| Data provided |
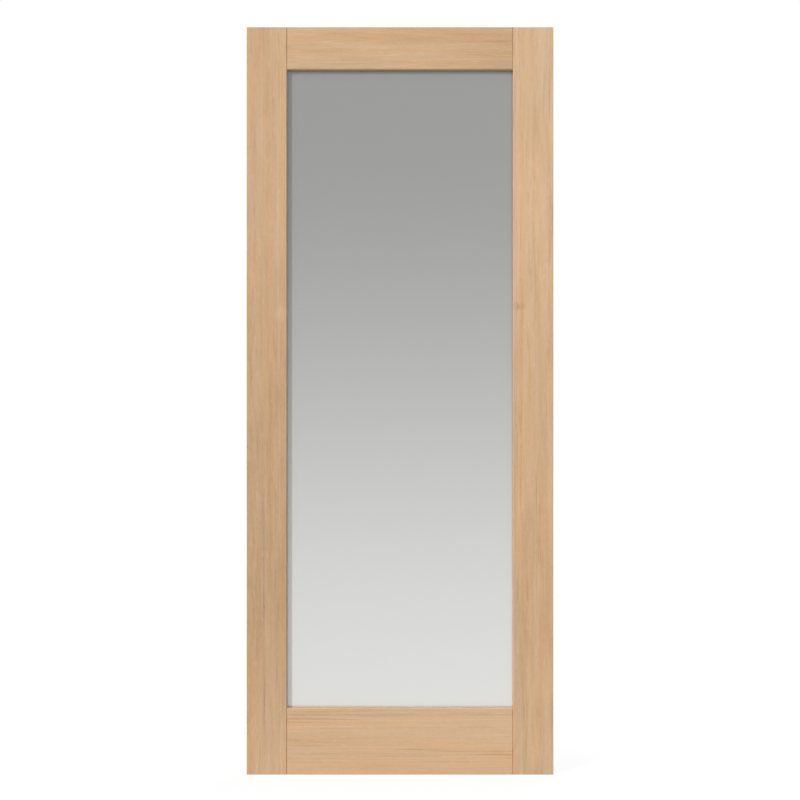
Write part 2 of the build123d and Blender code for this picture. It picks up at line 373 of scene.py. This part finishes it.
def makeStaves(name, runs, centre):
    material, tree = startMaterial(name)
    place, board = placeOnBoard(tree, runs, centre)
    boardParts = addNode(tree, "ShaderNodeSeparateXYZ", {0: board})

    # counted in staves across and in blocks along, where the fingers of one block reach into the next
    tip, root = staves["fingers"]
    across = addNode(tree, "ShaderNodeMath", {0: boardParts.outputs["X"], 1: staves["width"]}, operation="DIVIDE")
    stave = addNode(tree, "ShaderNodeMath", {0: across}, operation="FLOOR")
    zigzag = addNode(tree, "ShaderNodeMath", {0: boardParts.outputs["Y"], 1: tip / 2}, operation="PINGPONG")
    reach = addNode(tree, "ShaderNodeMath", {
        0: zigzag, 1: 2 * root / tip, 2: boardParts.outputs["Z"]}, operation="MULTIPLY_ADD")
    aligned = addNode(tree, "ShaderNodeMath", {0: reach, 1: staves["length"]}, operation="DIVIDE")
    along = addNode(tree, "ShaderNodeMath", {0: stave, 1: staves["stagger"], 2: aligned}, operation="MULTIPLY_ADD")
    block = addNode(tree, "ShaderNodeMath", {0: along}, operation="FLOOR")
    which = addNode(tree, "ShaderNodeCombineXYZ", {"X": stave, "Y": block, "Z": staves["seed"]})
    chance = addNode(tree, "ShaderNodeTexWhiteNoise", {"Vector": which})

    # each block has rings round a heart of its own
    wide, long, drift = staves["wander"]
    spread = (staves["spread"], staves["spread"], 0.0)
    heart = addNode(tree, "ShaderNodeVectorMath", {
        0: chance.outputs["Color"], 1: spread, 2: board}, operation="MULTIPLY_ADD")
    drawnOut = addNode(tree, "ShaderNodeMapping", {"Vector": board, "Scale": (1 / wide, 1 / wide, 1 / long)})
    wander = addNode(tree, "ShaderNodeTexNoise", {"Vector": drawnOut, "Scale": 1.0})
    bent = addNode(tree, "ShaderNodeVectorMath", {
        0: wander.outputs["Color"], 1: (drift, drift, 0.0), 2: heart}, operation="MULTIPLY_ADD")
    flat = addNode(tree, "ShaderNodeVectorMath", {0: bent, 1: (1.0, 1.0, 0.0)}, operation="MULTIPLY")
    radius = addNode(tree, "ShaderNodeVectorMath", {0: flat}, operation="LENGTH")
    rings = addNode(tree, "ShaderNodeMath", {
        0: radius.outputs["Value"], 1: staves["ringWidth"]}, operation="DIVIDE")
    inRing = addNode(tree, "ShaderNodeMath", {0: rings}, operation="FRACT")
    late = addNode(tree, "ShaderNodeValToRGB", {0: inRing})
    fillRamp(late, staves["lateShare"])
    early = addNode(tree, "ShaderNodeValToRGB", {0: chance})
    fillRamp(early, [(0.0, staves["early"][0]), (1.0, staves["early"][1])])
    ringed = addNode(tree, "ShaderNodeMix", {0: late, 6: early, 7: colour(staves["late"])}, data_type="RGBA")

    # a glue line shows where two staves or two blocks meet
    gaps = []
    for counted, size in ((across, staves["width"]), (along, staves["length"])):
        nearest = addNode(tree, "ShaderNodeMath", {0: counted}, operation="ROUND")
        apart = addNode(tree, "ShaderNodeMath", {0: counted, 1: nearest}, operation="SUBTRACT")
        scaled = addNode(tree, "ShaderNodeMath", {0: apart, 1: size}, operation="MULTIPLY")
        gaps.append(addNode(tree, "ShaderNodeMath", {0: scaled}, operation="ABSOLUTE"))
    glueWidth, glueColour = staves["glue"]
    nearer = addNode(tree, "ShaderNodeMath", {0: gaps[0], 1: gaps[1]}, operation="MINIMUM")
    glueLine = addNode(tree, "ShaderNodeMath", {0: nearer, 1: glueWidth / 2}, operation="LESS_THAN")
    glued = addNode(tree, "ShaderNodeMix", {
        0: glueLine, 6: ringed.outputs[2], 7: colour(glueColour)}, data_type="RGBA")

    shaded = darkenEnds(tree, place, runs, glued.outputs[2], staves["endGrain"])
    shader = addNode(tree, "ShaderNodeBsdfPrincipled", {
        "Base Color": shaded, "Roughness": staves["roughness"], "Specular IOR Level": staves["sheen"]})
    addNode(tree, "ShaderNodeOutputMaterial", {"Surface": shader})
    return material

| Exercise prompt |
Output the listing above word for word.

| Output below |
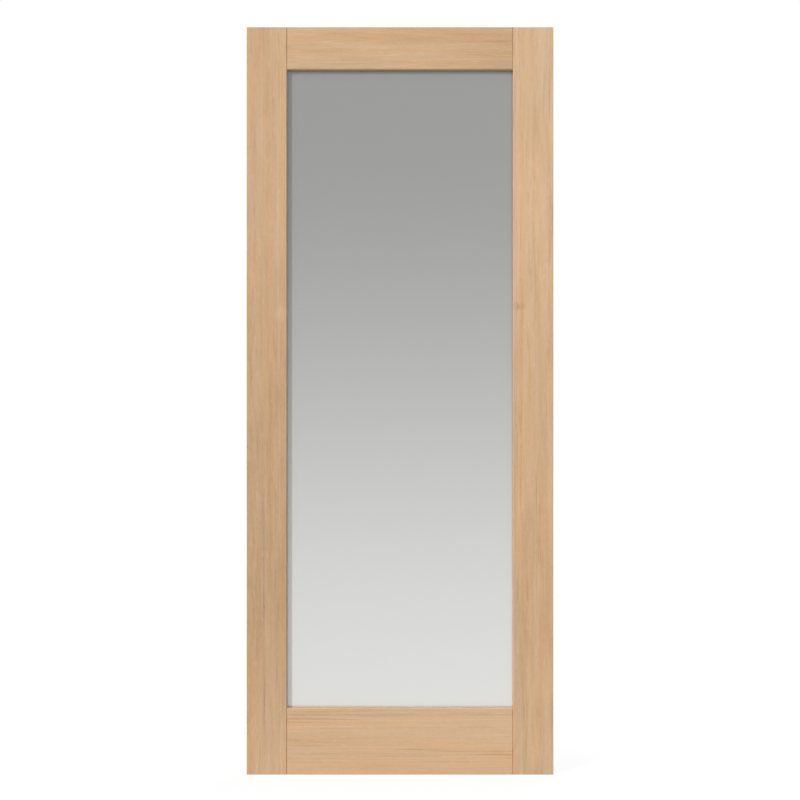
Write part 2 of the build123d and Blender code for this picture. It picks up at line 373 of scene.py. This part finishes it.
def makeStaves(name, runs, centre):
    material, tree = startMaterial(name)
    place, board = placeOnBoard(tree, runs, centre)
    boardParts = addNode(tree, "ShaderNodeSeparateXYZ", {0: board})

    # counted in staves across and in blocks along, where the fingers of one block reach into the next
    tip, root = staves["fingers"]
    across = addNode(tree, "ShaderNodeMath", {0: boardParts.outputs["X"], 1: staves["width"]}, operation="DIVIDE")
    stave = addNode(tree, "ShaderNodeMath", {0: across}, operation="FLOOR")
    zigzag = addNode(tree, "ShaderNodeMath", {0: boardParts.outputs["Y"], 1: tip / 2}, operation="PINGPONG")
    reach = addNode(tree, "ShaderNodeMath", {
        0: zigzag, 1: 2 * root / tip, 2: boardParts.outputs["Z"]}, operation="MULTIPLY_ADD")
    aligned = addNode(tree, "ShaderNodeMath", {0: reach, 1: staves["length"]}, operation="DIVIDE")
    along = addNode(tree, "ShaderNodeMath", {0: stave, 1: staves["stagger"], 2: aligned}, operation="MULTIPLY_ADD")
    block = addNode(tree, "ShaderNodeMath", {0: along}, operation="FLOOR")
    which = addNode(tree, "ShaderNodeCombineXYZ", {"X": stave, "Y": block, "Z": staves["seed"]})
    chance = addNode(tree, "ShaderNodeTexWhiteNoise", {"Vector": which})

    # each block has rings round a heart of its own
    wide, long, drift = staves["wander"]
    spread = (staves["spread"], staves["spread"], 0.0)
    heart = addNode(tree, "ShaderNodeVectorMath", {
        0: chance.outputs["Color"], 1: spread, 2: board}, operation="MULTIPLY_ADD")
    drawnOut = addNode(tree, "ShaderNodeMapping", {"Vector": board, "Scale": (1 / wide, 1 / wide, 1 / long)})
    wander = addNode(tree, "ShaderNodeTexNoise", {"Vector": drawnOut, "Scale": 1.0})
    bent = addNode(tree, "ShaderNodeVectorMath", {
        0: wander.outputs["Color"], 1: (drift, drift, 0.0), 2: heart}, operation="MULTIPLY_ADD")
    flat = addNode(tree, "ShaderNodeVectorMath", {0: bent, 1: (1.0, 1.0, 0.0)}, operation="MULTIPLY")
    radius = addNode(tree, "ShaderNodeVectorMath", {0: flat}, operation="LENGTH")
    rings = addNode(tree, "ShaderNodeMath", {
        0: radius.outputs["Value"], 1: staves["ringWidth"]}, operation="DIVIDE")
    inRing = addNode(tree, "ShaderNodeMath", {0: rings}, operation="FRACT")
    late = addNode(tree, "ShaderNodeValToRGB", {0: inRing})
    fillRamp(late, staves["lateShare"])
    early = addNode(tree, "ShaderNodeValToRGB", {0: chance})
    fillRamp(early, [(0.0, staves["early"][0]), (1.0, staves["early"][1])])
    ringed = addNode(tree, "ShaderNodeMix", {0: late, 6: early, 7: colour(staves["late"])}, data_type="RGBA")

    # a glue line shows where two staves or two blocks meet
    gaps = []
    for counted, size in ((across, staves["width"]), (along, staves["length"])):
        nearest = addNode(tree, "ShaderNodeMath", {0: counted}, operation="ROUND")
        apart = addNode(tree, "ShaderNodeMath", {0: counted, 1: nearest}, operation="SUBTRACT")
        scaled = addNode(tree, "ShaderNodeMath", {0: apart, 1: size}, operation="MULTIPLY")
        gaps.append(addNode(tree, "ShaderNodeMath", {0: scaled}, operation="ABSOLUTE"))
    glueWidth, glueColour = staves["glue"]
    nearer = addNode(tree, "ShaderNodeMath", {0: gaps[0], 1: gaps[1]}, operation="MINIMUM")
    glueLine = addNode(tree, "ShaderNodeMath", {0: nearer, 1: glueWidth / 2}, operation="LESS_THAN")
    glued = addNode(tree, "ShaderNodeMix", {
        0: glueLine, 6: ringed.outputs[2], 7: colour(glueColour)}, data_type="RGBA")

    shaded = darkenEnds(tree, place, runs, glued.outputs[2], staves["endGrain"])
    shader = addNode(tree, "ShaderNodeBsdfPrincipled", {
        "Base Color": shaded, "Roughness": staves["roughness"], "Specular IOR Level": staves["sheen"]})
    addNode(tree, "ShaderNodeOutputMaterial", {"Surface": shader})
    return material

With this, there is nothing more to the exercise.